Riforme, ok della Camera: tensione nel Pd, si spacca Fi

di Redazione

Roma – La Camera ha approvato in seconda lettura le Riforme costituzionali che ora tornano in Senato: 357 i sì e 125 i no al ddl Boschi, che contiene la revisione del Titolo V e la trasformazione dell’attuale Senato in una Camera delle Regioni. Soddisfatto Renzi, che ritwitta i cinguettii dei componenti del suo governo e aggiunge: “Un Paese più semplice e più giusto”. Poi, su Facebook, precisa: “C’è ancora molto da fare, lo sappiamo. E lo faremo. Ma  intanto qualcosa si muove. E nell’Italia che era immobile da anni già questa è una notizia. Forza, che è davvero la volta buona”.

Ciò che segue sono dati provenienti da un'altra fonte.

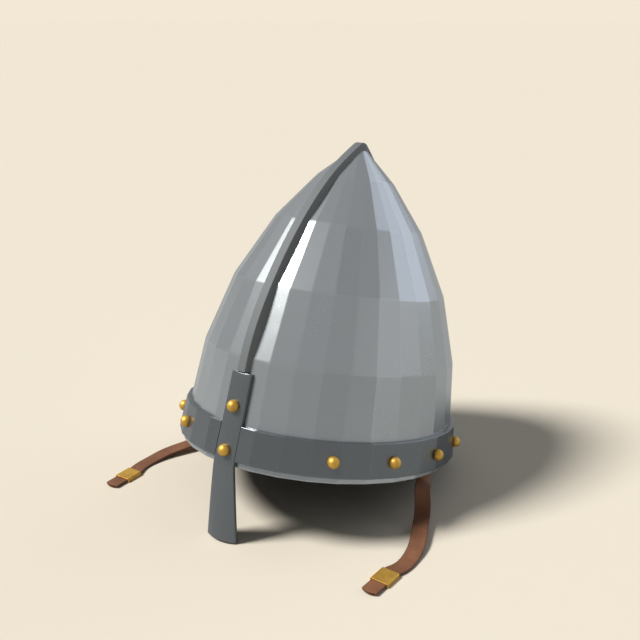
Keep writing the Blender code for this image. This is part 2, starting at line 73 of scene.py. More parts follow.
# Reach of the roundings at the corners of the sections.
BAND_ROUNDINGS = np.array([0.15, 0.3, 0.75, 0.75]) * MM
CREST_ROUNDING = 0.55 * MM
STRAP_ROUNDING = 0.55 * MM
STRAP_END_ROUNDING = np.array([0.4, 0.3]) * MM
NASAL_END_ROUNDING = 0.5 * MM
KEEPER_OUTER_ROUNDINGS = np.array([0.25, 0.25, 1.0, 1.0]) * MM
KEEPER_INNER_ROUNDINGS = np.array([0.1, 0.1, 0.25, 0.25]) * MM
KEEPER_END_ROUNDING = 0.3 * MM

# Shares: of a keeper's wall that its end's rounding takes, of the nasal guard's sides, and of its rows.
KEEPER_WALL_SHARE = 0.3
NASAL_ROUNDINGS = np.array([0.035, 0.24, 0.035, 0.24])
NASAL_BEND = 0.4

# Rows of the nasal guard below the rim, as shares of the way to its tip.
NASAL_LOWER_ROWS = np.array([0.12, 0.3, 0.55, 0.8, 1.0])

# The crest strip: points to a row, share of the last step that bends over the point, points on that bend.
CREST_STEPS = 15
CREST_BEND = 0.7
CREST_BEND_STEPS = 13

# A plane faces a line where the cosine between them is below this.
FACING = -1e-6

# Rivets: angles in degrees from the front, heights over the band's lower edge.
BAND_RIVETS = 13
FIRST_RIVET = 42.0
RIVET_STEP = 24.0
BAND_RIVET_HEIGHT = 11.4 * MM
NASAL_RIVETS = (("nasal_rivet_lower", 6.4 * MM), ("nasal_rivet_upper", 37.4 * MM))
ON_ARRIS = 0.02

# A rivet: its tail's radii and heights over the tail's end, the gap that the tail leaves at an arris, the
# head's underside as shares of its radius.
TAIL = np.array([(0.0, 0.0), (2.2, 0.0), (2.9, 0.0), (3.0, 0.3), (3.0, 0.75), (2.8, 0.9), (2.0, 0.9)]) * MM
TAIL_GAP = 0.85 * MM
SHANK_RADIUS = 2.0 * MM
HEAD_UNDERSIDE = (0.9, 0.98)
HEAD_EDGE = 0.3 * MM
DOME_STEPS = 14
RIVET_SIDES = 40

# The even light: its colour in general and in the metal, and its strength below the horizon and overhead
# as shares of the ambient strength.
EVEN_COLOUR = (0.95, 0.98, 1.0)
MIRRORED_COLOUR = (0.98, 1.0, 1.02)
LOW_SKY = 0.1
HIGH_SKY = 1.45

# Name, width in degrees, colour and direction of the lights; their strengths are in HelmetStudio.
LIGHTS = (
    ("key", 16.0, (1.0, 0.985, 0.955), (-0.482, -0.4285, 0.764)),
    ("fill", 49.0, (0.80, 0.86, 1.0), (0.389, 0.834, 0.391)),
    ("side", 50.0, (1.0, 1.0, 0.98), (0.94, 0.34, 0.15)),
)
LAMP_DISTANCE = 2.0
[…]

Nel Pd la sinistra ha votato a favore, ma in un clima di tensione. Sono otto i deputati che non hanno partecipato al voto (Francesco Boccia, Giuseppe Civati, Stefano Fassina, Ferdinando Aiello, Paola Bragantini, Massimo Bray, Luca Pastorino, Michele Pelillo) e 3 gli astenuti (Angelo Capodicasa, Carlo Galli e Guglielmo Vaccaro). Insoddisfazione anche da parte dei deputati dem Gianni Cuperlo, Rosy Bindi e Alfredo D’Attorre, che hanno ammonito che se non ci saranno modifiche al testo, questo sarà il loro ultimo sì. E va oltre Pier Luigi Bersani: “Il Patto del Nazareno non c’è più, non si dica che non si tocca niente. O si modifica in modo sensato l’Italicum o io non voto più sì sulla legge elettorale e di conseguenza sulle riforme perché il combinato disposto crea una situazione insostenibile per la democrazia”.

Ed è un vero e proprio strappo quello che si è consumato all’interno di Forza Italia. Il partito, come annunciato da Brunetta, e chiesto da Berlusconi, ha votato no ma attraverso un documento 17 deputati hanno espresso il proprio “disagio” verso la linea del partito. “C’è deficit democratico” hanno scritto in una lettera indirizzata all’ex premier nella quale hanno parlato di voto contro il ddl “non per disciplina di gruppo ma per affetto e lealtà” nei confronti del leader. Poco prima, dagli scranni di Montecitorio, era stato il capogruppo del partito Renato Brunetta a motivare il no di Forza Italia e a lanciare il suo j’accuse nei confronti di Matteo Renzi: “Lei, signor presidente del Consiglio che non c’è, ha tradito la nostra fiducia, per il potere. Per questo questa riforma si è trasformata in un fantasma che si aggira nella nostra democrazia, una democrazia trasformata in una democratura”. Rotondi ha invece scelto di votare sì.

E, attraverso una nota, interviene Silvio Berlusconi che dice “no ai protagonismi” e no alle “cassandre”, perché il partito, afferma “è unito”. In ogni caso, ribadisce, “noi a abbiamo rispettato i patti fino in fondo, altri non possono dire lo stesso”.

Ha votato no anche la Lega Nord, che con Bragantini ha affermato: “State facendo una riforma inconcepibile che non funzionerà. Per questo siamo contrari”. Una riforma così, ha aggiunto – è stata fatta con una prova muscolare, e questo è inaudito, un fatto molto triste”.

M5S è invece uscita dall’Aula. No del Movimento al “tentativo di rovina della Costituzione imposto con metodi fascisti” ha detto in dichiarazione di voto finale sulle riforme il deputato 5 stelle, Danilo Toninelli.

Hanno infine votato a favore delle riforme costituzionali Pd, Ap, Per l’Italia, Scelta civica e Minoranze linguistiche; hanno votato contro Forza Italia, Lega, Fdi-An, gli ex 5 stelle di Alternativa Libera e Sel (che ha protestato mostrando all’Aula una copia  della Costituzione Italiana). Il testo ha superato quindi la prima lettura di Senato e Camera ma essendo un ddl costituzionale ora dovrà tornare a Palazzo Madama per l’avvio dell’iter della seconda lettura, come prevede l’articolo 138 della Costituzione.